Il summit del Negev consolida il patto di Abramo con la benedizione degli Usa
Israele guida l'alleanza militare strategica e di intelligence con Bahrain, Emirati, Marocco ed Egitto
Il loro comune nemico è l'Iran

 
La necesità di dare priorità alla sfida diretta sullo scenario asiatico col principale concorrente imperialista mondiale, la Cina di Xi Jinping, ha portato al graduale disimpegno militare dell'imperialismo americano dalla regione mediorientale, un ancora parziale disimpegno dopo due decenni di invasioni di stati sovrani, massacri, distruzioni di città e un campionario completo di crimini di guerra, e la conseguente ricerca di un sostituto di primo livello per tenere a bada le potenze egemoni locali avversarie, prima fra tutte l'Iran. Il summit del 27 e 28 marzo che si è svolto nel deserto del Negev, ovviamente presentato come un summit di pace, su iniziativa del premier sionista Naftali Bennet ha posto le basi per la creazione di una alleanza militare strategica e di intelligence con Bahrain, Emirati, Marocco ed Egitto, guidata dall'entità sionista. Una alleanza benedetta dalla presenza dell'inviato Usa e diretta apertamente contro il loro comune nemico, l'Iran, sulla scia del patto di Adamo stretto durante l'amministrazione Trump per rendere esplicita la sintonia raggiunta tra sionisti e diversi paesi arabi che tra l'altro tenta di seppellire definitivamente la questione palestinese. Ancora assente l'Arabia saudita.

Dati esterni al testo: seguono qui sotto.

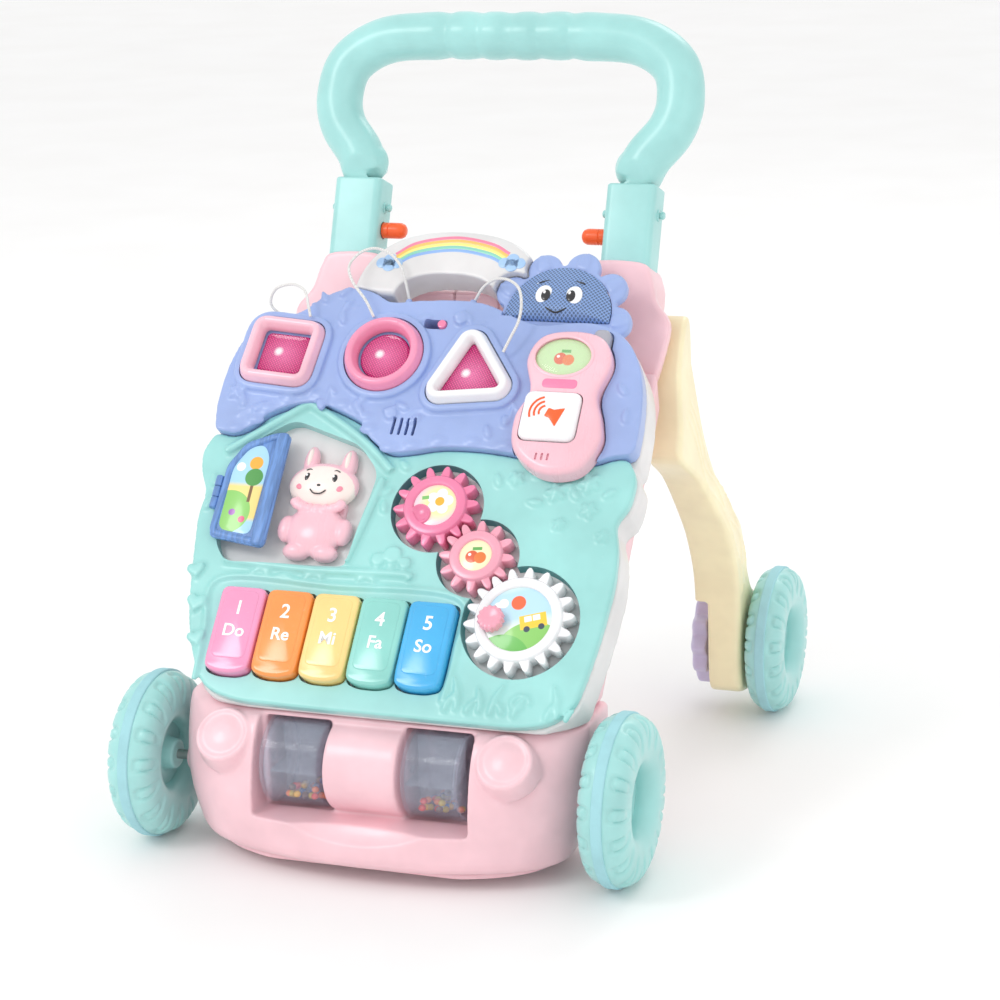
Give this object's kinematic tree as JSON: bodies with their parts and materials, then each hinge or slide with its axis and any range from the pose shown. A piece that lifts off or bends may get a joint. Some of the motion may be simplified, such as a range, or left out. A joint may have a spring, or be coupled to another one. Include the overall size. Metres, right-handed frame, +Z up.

Al summit hanno partecipato i ministri degli Esteri dei paesi che hanno firmato gli Accordi di Abramo del 2020, ossia Israele, Emirati Arabi Uniti e Bahrein; di chi ha normalizzzato successivamente le relazioni coi sionisti, il Marocco; dell'Egitto del dittatore al Sisi e il segretario di Stato americano Antony Blinken. Non ci sono stati documenti pubblici conclusivi, i partecipanti probabilmente non sono riusciti a trovare un compromesso tra le loro posizioni diverse su almeno due temi importanti, l’invasione russa in Ucraina e l’accordo sul nucleare iraniano, e i giudizi possono andare da quello che annuncia la nascita di una più volte annunciata Nato israelo-araba guidata da Tel Aviv e benedetta dagli Stati uniti, sulla base della potenza militare di Israele e Egitto, fino a quello del New York Times, che prendeva atto della posizione non allineata agli Usa di Tel Aviv e degli Emirati contro la Russia di Putin e contro quelli che definiscono cedimenti all'Iran nella trattativa sul nucleare di Teheran e scriveva che forse la cosa più significativa dell’incontro è stato il fatto che ci sia stato. E che ha messo nel mirino l'Iran, potenza egemone locale concorrente e alleata con il nuovo zar Putin.
Il senso del vertice era riassunto dal premier sionista Bennet: "La nostra pace più di lungo corso, quella con l'Egitto, incontra la pace più recente, quella degli Accordi di Abramo. Stiamo tutti lavorando perché queste relazioni vengano a includere sempre più contenuti - diplomatici, economici e su questioni legate alla sicurezza - per forgiare un legame tra gli Stati moderati del Medio Oriente." Una alleanza diretta contro l'Iran perché, spiegava Bennet "mentre noi discutiamo di pace, c'è un attore nella regione che non smette di fare la guerra," come l'attacco del giorno precedente degli yemeniti Houthi, appoggiati dall'Iran, contro una raffineria a Jeddah, in Arabia Saudita. È incredibile come il leader sionista giochi in maniera ipocrita con un episodio di una lunga e sanguinosa guerra nello Yemen che è caratterizzata dai massacri di civili da parte dell'aviazione saudita con le bombe fornite anche dall'Italia.
“Gli accordi di pace regionali non sostituiscono un processo di pace con i palestinesi”, ricordava l'americano Antony Blinken che provava a mettere una pezza al mancato invito di rappresentanti dell'alleato presidente palestinese Abu Mazen. Una mancanza messa in evideneza anche da re Abdullah della Giordania, l'unico paese arabo che ha normalizzato le relazioni con Tel Aviv ma che invece di andare summit ha visitato la Cisgiordania occupata. Blinken sosteneva che “una delle questioni discusse è come i Paesi che partecipano a questo vertice possono aiutare i palestinesi”, che nella fraseologia dell'imperialismo americano e dei sionisti di Tel Aviv si traduce con nessun diritto per il popolo paletinese, discriminazione e repressione in Israle e negli altri territori occupati.